[start of Record extracts]

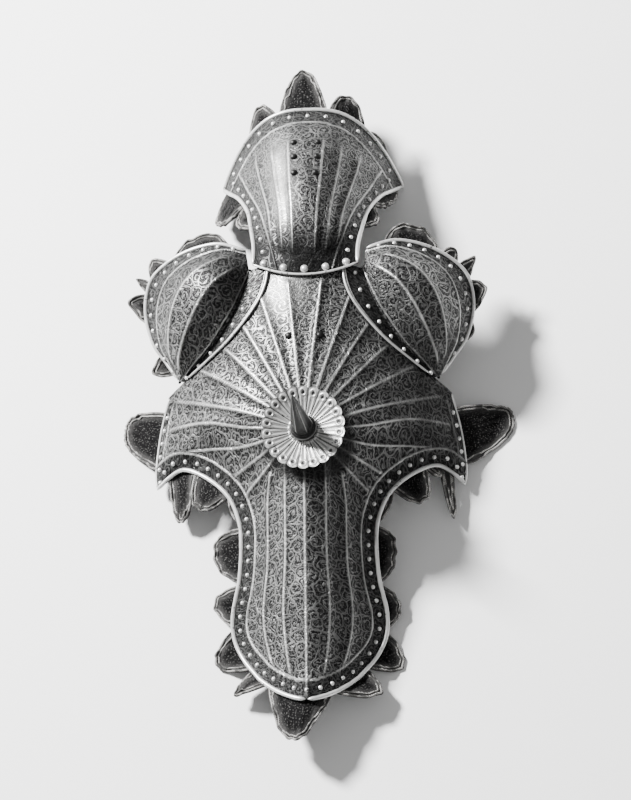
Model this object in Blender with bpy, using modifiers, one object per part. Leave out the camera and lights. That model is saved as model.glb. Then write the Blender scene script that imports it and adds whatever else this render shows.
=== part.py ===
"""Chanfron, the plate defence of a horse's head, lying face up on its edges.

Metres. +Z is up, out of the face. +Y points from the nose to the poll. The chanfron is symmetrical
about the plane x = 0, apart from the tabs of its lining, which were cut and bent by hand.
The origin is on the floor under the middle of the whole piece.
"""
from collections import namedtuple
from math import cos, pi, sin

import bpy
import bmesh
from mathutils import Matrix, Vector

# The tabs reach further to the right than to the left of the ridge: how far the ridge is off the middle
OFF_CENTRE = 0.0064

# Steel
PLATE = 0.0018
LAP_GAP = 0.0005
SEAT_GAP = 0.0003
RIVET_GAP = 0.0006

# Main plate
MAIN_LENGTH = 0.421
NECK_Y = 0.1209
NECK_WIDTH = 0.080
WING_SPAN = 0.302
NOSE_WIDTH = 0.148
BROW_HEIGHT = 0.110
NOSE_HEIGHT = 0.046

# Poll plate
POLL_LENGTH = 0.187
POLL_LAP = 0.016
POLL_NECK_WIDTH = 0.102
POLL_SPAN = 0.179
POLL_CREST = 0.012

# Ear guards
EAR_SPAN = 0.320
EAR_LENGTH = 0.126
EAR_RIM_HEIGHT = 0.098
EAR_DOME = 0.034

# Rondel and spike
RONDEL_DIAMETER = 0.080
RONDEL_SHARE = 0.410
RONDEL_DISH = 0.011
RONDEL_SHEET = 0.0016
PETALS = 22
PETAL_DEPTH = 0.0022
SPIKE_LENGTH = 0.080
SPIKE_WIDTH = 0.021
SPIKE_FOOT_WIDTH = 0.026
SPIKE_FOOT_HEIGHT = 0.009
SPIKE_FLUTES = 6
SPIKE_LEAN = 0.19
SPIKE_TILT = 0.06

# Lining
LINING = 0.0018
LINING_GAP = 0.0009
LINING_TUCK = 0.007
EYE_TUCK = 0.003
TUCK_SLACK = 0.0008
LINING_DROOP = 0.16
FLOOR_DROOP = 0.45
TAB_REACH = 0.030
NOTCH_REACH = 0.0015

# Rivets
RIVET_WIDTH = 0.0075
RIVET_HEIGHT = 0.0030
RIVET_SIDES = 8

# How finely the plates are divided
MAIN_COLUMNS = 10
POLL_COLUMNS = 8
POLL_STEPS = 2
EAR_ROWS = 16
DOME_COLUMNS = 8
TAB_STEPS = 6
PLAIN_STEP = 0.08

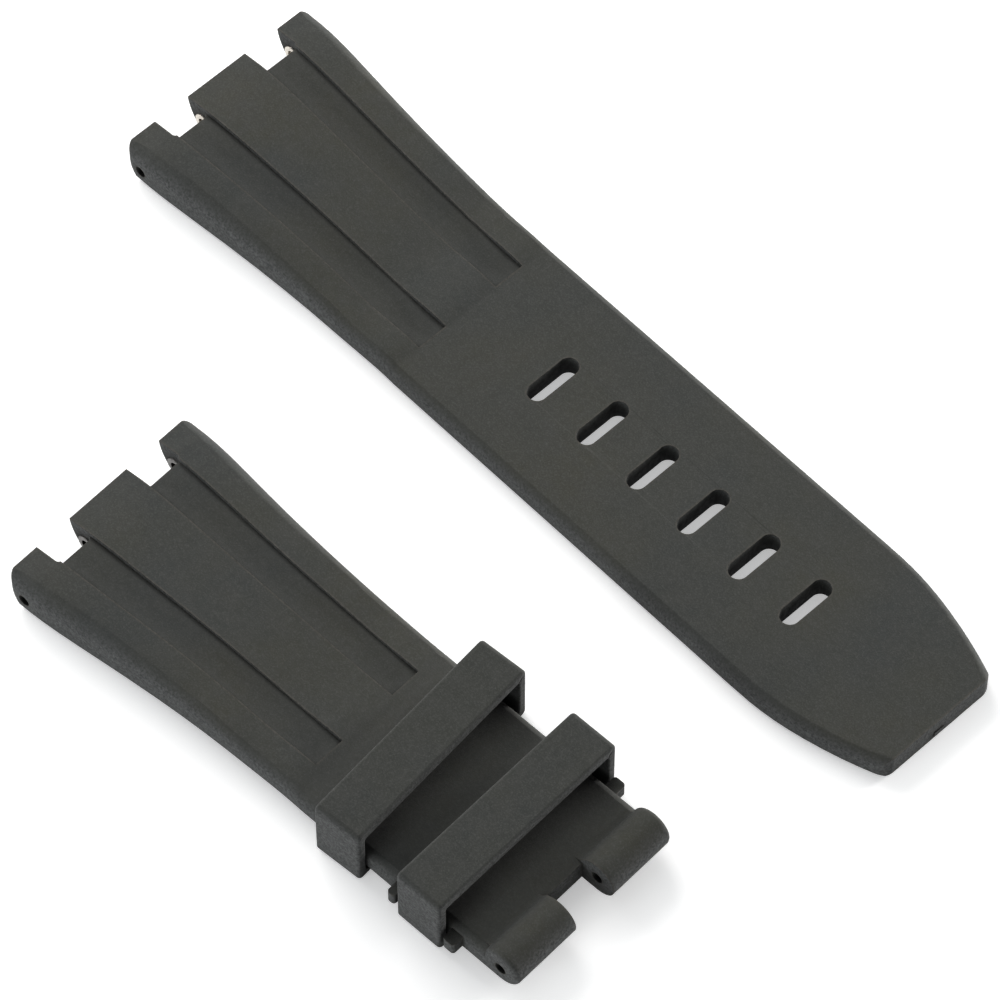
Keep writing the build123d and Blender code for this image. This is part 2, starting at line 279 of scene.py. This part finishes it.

[end of Record extracts]

__What to produce__:
Take the lines from the first line of the records through the line holding "NOTCH_REACH = 0.0015", both included, and please reproduce them exactly with nothing added.

__Complete output__:
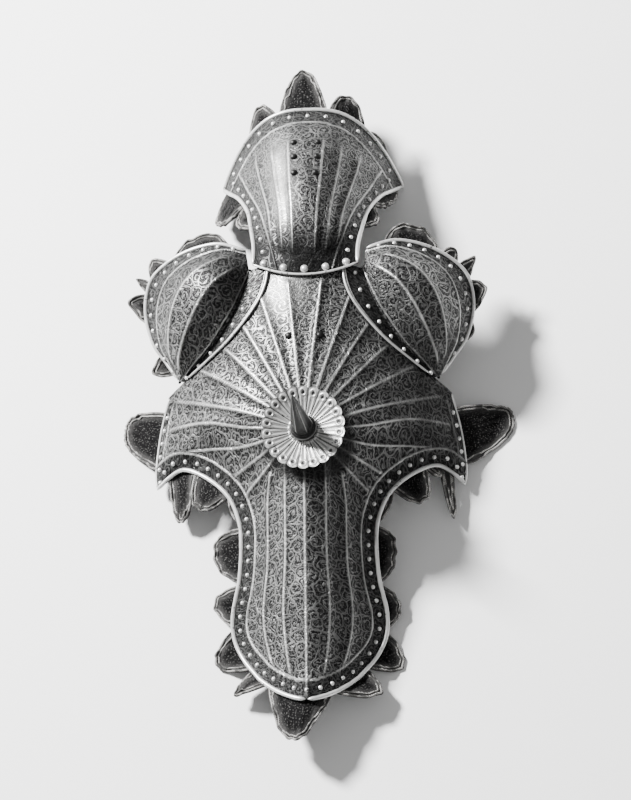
Model this object in Blender with bpy, using modifiers, one object per part. Leave out the camera and lights. That model is saved as model.glb. Then write the Blender scene script that imports it and adds whatever else this render shows.
=== part.py ===
"""Chanfron, the plate defence of a horse's head, lying face up on its edges.

Metres. +Z is up, out of the face. +Y points from the nose to the poll. The chanfron is symmetrical
about the plane x = 0, apart from the tabs of its lining, which were cut and bent by hand.
The origin is on the floor under the middle of the whole piece.
"""
from collections import namedtuple
from math import cos, pi, sin

import bpy
import bmesh
from mathutils import Matrix, Vector

# The tabs reach further to the right than to the left of the ridge: how far the ridge is off the middle
OFF_CENTRE = 0.0064

# Steel
PLATE = 0.0018
LAP_GAP = 0.0005
SEAT_GAP = 0.0003
RIVET_GAP = 0.0006

# Main plate
MAIN_LENGTH = 0.421
NECK_Y = 0.1209
NECK_WIDTH = 0.080
WING_SPAN = 0.302
NOSE_WIDTH = 0.148
BROW_HEIGHT = 0.110
NOSE_HEIGHT = 0.046

# Poll plate
POLL_LENGTH = 0.187
POLL_LAP = 0.016
POLL_NECK_WIDTH = 0.102
POLL_SPAN = 0.179
POLL_CREST = 0.012

# Ear guards
EAR_SPAN = 0.320
EAR_LENGTH = 0.126
EAR_RIM_HEIGHT = 0.098
EAR_DOME = 0.034

# Rondel and spike
RONDEL_DIAMETER = 0.080
RONDEL_SHARE = 0.410
RONDEL_DISH = 0.011
RONDEL_SHEET = 0.0016
PETALS = 22
PETAL_DEPTH = 0.0022
SPIKE_LENGTH = 0.080
SPIKE_WIDTH = 0.021
SPIKE_FOOT_WIDTH = 0.026
SPIKE_FOOT_HEIGHT = 0.009
SPIKE_FLUTES = 6
SPIKE_LEAN = 0.19
SPIKE_TILT = 0.06

# Lining
LINING = 0.0018
LINING_GAP = 0.0009
LINING_TUCK = 0.007
EYE_TUCK = 0.003
TUCK_SLACK = 0.0008
LINING_DROOP = 0.16
FLOOR_DROOP = 0.45
TAB_REACH = 0.030
NOTCH_REACH = 0.0015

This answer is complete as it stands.